Investigation of the chemical structures of laminar premixed flames fueled by acetaldehyde

Abstract

Acetaldehyde is a key intermediate formed during the combustion of hydrocarbon and oxygenated fuels, and its role as an air pollution is concern-arousing. A better understanding of its combustion characteristics is of significance in developing core mechanisms and reducing the associated emissions. In this work, chemical structures of low-pressure laminar premixed acetaldehyde flames with equivalence ratios of 1.7 and 1.0 were measured by employing molecular-beam mass spectrometry with synchrotron vacuum ultraviolet light for ionization. Totally, about 40 species were identified and their mole fraction profiles are reported with well estimated uncertainty. To our knowledge, some oxygenated species, such as ethenol and butanal, were measured for the first time in acetaldehyde flames. Experimental species mole fraction profiles were compared with modeling results using several available kinetic mechanisms.

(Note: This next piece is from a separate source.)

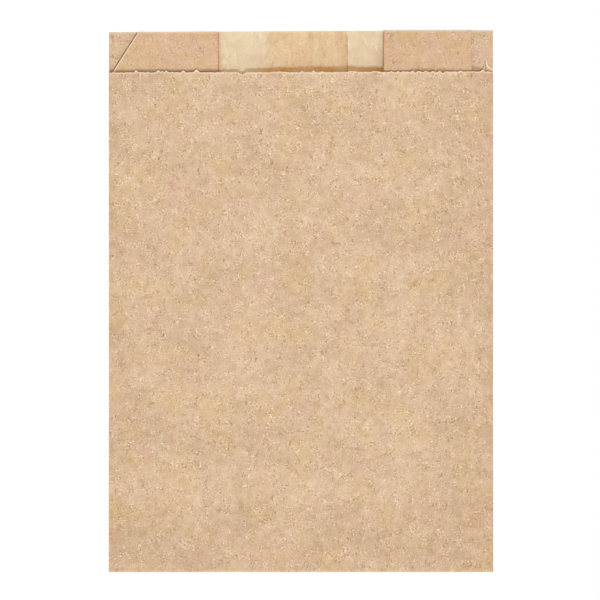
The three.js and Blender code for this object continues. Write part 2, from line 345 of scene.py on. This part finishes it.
def fold_columns(before, after, v_of):
    """The same for a fold: a half circle from one panel's height to the next one's, past their ends."""
    start, end, height_before, cut_before = before[:4]
    height_after, cut_after = after[2:4]
    x = np.full(fold_facets - 1, end)
    share = np.arange(1, fold_facets) / fold_facets
    v = v_of(cut_before(x) * (1 - share) + cut_after(x) * share)
    h0 = height_before(x[:, None], np.maximum(v, 0))
    h1 = height_after(x[:, None], np.maximum(v, 0))
    angle = np.sign(h1 - h0) * math.pi * (share[:, None] - 0.5)
    radius = np.abs(h1 - h0) / 2
    bulge = x[:, None] + np.sign(end - start) * radius * np.cos(angle)
    width = np.full(len(x), math.pi * fold_radius / fold_facets)
    return bulge, (h0 + h1) / 2 + radius * np.sin(angle), v, width


def sheet_rows(edge):
    """v of every row, for columns that are cut off at edge; the mouth's rows stretch to reach it."""
    turned = -bottom_fold_length - turn_up + np.array(turn_up_rows)
    round_fold = -bottom_fold_length * (1 - np.arange(bottom_facets + 1) / bottom_facets)
    lower = np.concatenate([turned, round_fold, body_rows])
    stretch = (edge[:, None] - mouth_start) / (front_cut - mouth_start)
    upper = edge[:, None] - np.array(mouth_rows[::-1]) * stretch
    return np.concatenate([np.broadcast_to(lower, (len(edge), len(lower))), upper], axis=1)


blocks = []
for index, panel in enumerate(panels):
    blocks.append(flat_columns(panel, sheet_rows))
    if index < len(panels) - 1:
        blocks.append(fold_columns(panel, panels[index + 1], sheet_rows))
across, height, along = (np.concatenate([block[k] for block in blocks]) for k in range(3))
column_widths = np.concatenate([block[3] for block in blocks])
# Which panel each column is in; a fold's columns are halfway between the numbers of two panels
on_panel = np.concatenate([np.full(len(block[0]), k / 2) for k, block in enumerate(blocks)])[:, None]

# The same kind of knife cut the turn-up's free edge. Its teeth show on the outermost sheet, the
# front panel's, and the sheets that it covers end at the bottom of the teeth.
turn_up_tooth = 0.9
turn_up_tooth_run = 10.0
turn_up_side_run = 1.5
from_turn_up_edge = along + bottom_fold_length + turn_up
turn_up_teeth = saw(across, 0.2, 1.3) * (on_panel == front)
turn_up_teeth *= np.clip((half_width - np.abs(across)) / turn_up_side_run, 0, 1)
cut_back = turn_up_tooth * (1 - turn_up_teeth)
along = along + cut_back * np.clip(1 - from_turn_up_edge / turn_up_tooth_run, 0, 1)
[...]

These mechanisms well reproduce the mole fraction profiles of the major species and the C1/C2 hydrocarbon intermediates, however, their unsatisfactory predictive capability for some fuel-related oxygenated intermediates, such as C2H3O isomers, suggests that the acetaldehyde sub-mechanism needs further investigation. Our experimental results provide valuable information for future mechanism development.